Edinburgh's new festival chief gives top billing to local hero
The Perthshire-born actor Alan Cumming is returning to the Scottish stage for the first time in 17 years in the inaugural programme from the new head of the Edinburgh International Festival.
Jonathan Mills, an Australian composer who previously ran the Melbourne Festival, has announced that Cumming will star in a new adaptation of Euripides' The Bacchae by the award-winning Scottish playwright David Greig.
Although Cumming has long mixed theatre with film work, his last Scottish stage show was the farewell tour of the cult musical double act Victor and Barry. These Perrier award-nominated creations of Cumming and Forbes Masson, were amateur dramatic performers whose show consisted of reminiscences and song.
In The Bacchae, Cumming will play Dionysus, the hedonistic Greek god who, with his cult of female followers, exacts revenge on those who have failed to honour him as a deity.
The world premiere of the new version of the Greek tragedy is one of a number scrambled in the remarkably short time-frame of five months since Mills succeeded Brian McMaster, who had spent 15 years as festival director.
The Cologne Opera will present the world premiere of its production of Richard Strauss's Capriccio and there will be a 400th anniversary production of Monteverdi's L'Orfeo, acknowledged as the first opera.
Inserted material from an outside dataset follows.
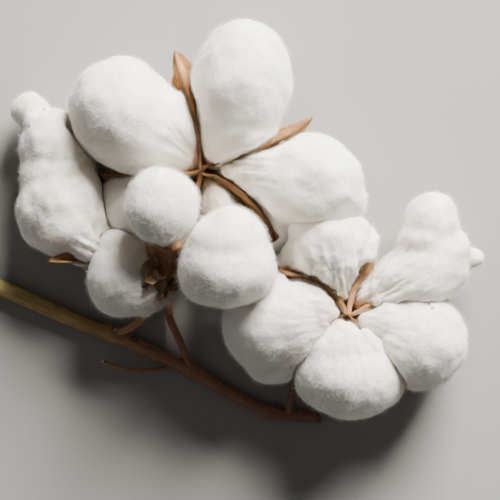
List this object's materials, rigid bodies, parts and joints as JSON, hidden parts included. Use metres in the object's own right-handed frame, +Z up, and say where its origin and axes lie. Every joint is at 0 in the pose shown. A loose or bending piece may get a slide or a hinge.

There will also be appearances by artists including Deborah Voigt, Andreas Scholl, Thomas Allen, Mariss Jansons, and the Tiger Lilies.
A special grant from the Scottish Arts Council and another from the Dunard philanthropic trust has cut the festival's deficit by £1m to £600,000. Asked how his programme differed from his predecessor's, Mr Mills said: "I think there's a lot more humour in it than in the last couple of years and a lot of fun to be had."
The festival begins a month after the Man-chester International Festival, which features Damon Albarn's opera and theatre from Johnny Vegas.